Conversions within the metric system are easy because every step is a power of ten: shift the decimal point and you are done. Converting between metric and imperial is harder, because the factors are awkward numbers — one inch is exactly 2.54 centimetres, one pound is about 0.4536 kilograms, one mile is about 1.609 kilometres. For these, the factor-label method earns its keep, since it keeps track of which way the conversion runs. The same care prevents real errors: mismatched units once doomed a Mars spacecraft.

Key facts

At a glance

  • Definition: restating a measurement in a different unit, same quantity
  • Core tool: a conversion factor — a ratio equal to one
  • Method: factor-label (dimensional analysis) — units cancel diagonally
  • Within metric: move the decimal point (powers of ten)
  • Key factor: 1 inch = 2.54 cm exactly; 1 mile ≈ 1.609 km
  • Self-check: if the leftover unit is wrong, a factor is upside down

Common misconceptions

What people often get wrong

Often heard: Converting units changes how much of the quantity you have.
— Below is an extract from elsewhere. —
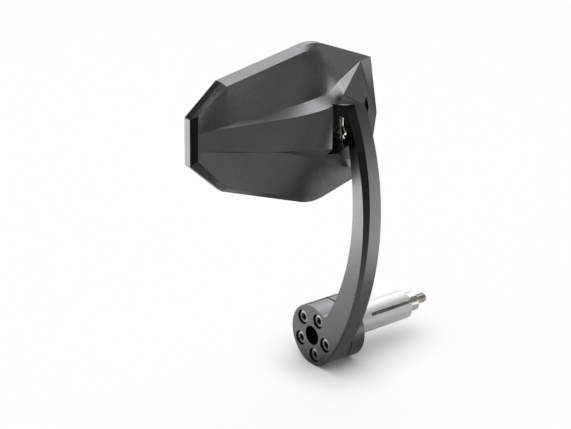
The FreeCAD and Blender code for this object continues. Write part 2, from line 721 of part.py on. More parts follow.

Actually: It does not. A conversion only restates the same quantity in a different unit — 1 kilogram and 1,000 grams are identical amounts of matter.

Often heard: You can convert by guessing whether to multiply or divide.

Actually: The factor-label method removes the guesswork. Arrange conversion factors so unwanted units cancel; the surviving unit tells you whether the setup is right.

Often heard: Metric-to-imperial conversions use neat round numbers.

Actually: They rarely do. One inch is 2.54 cm and one mile is about 1.609 km. These irregular factors are exactly why careful conversion matters.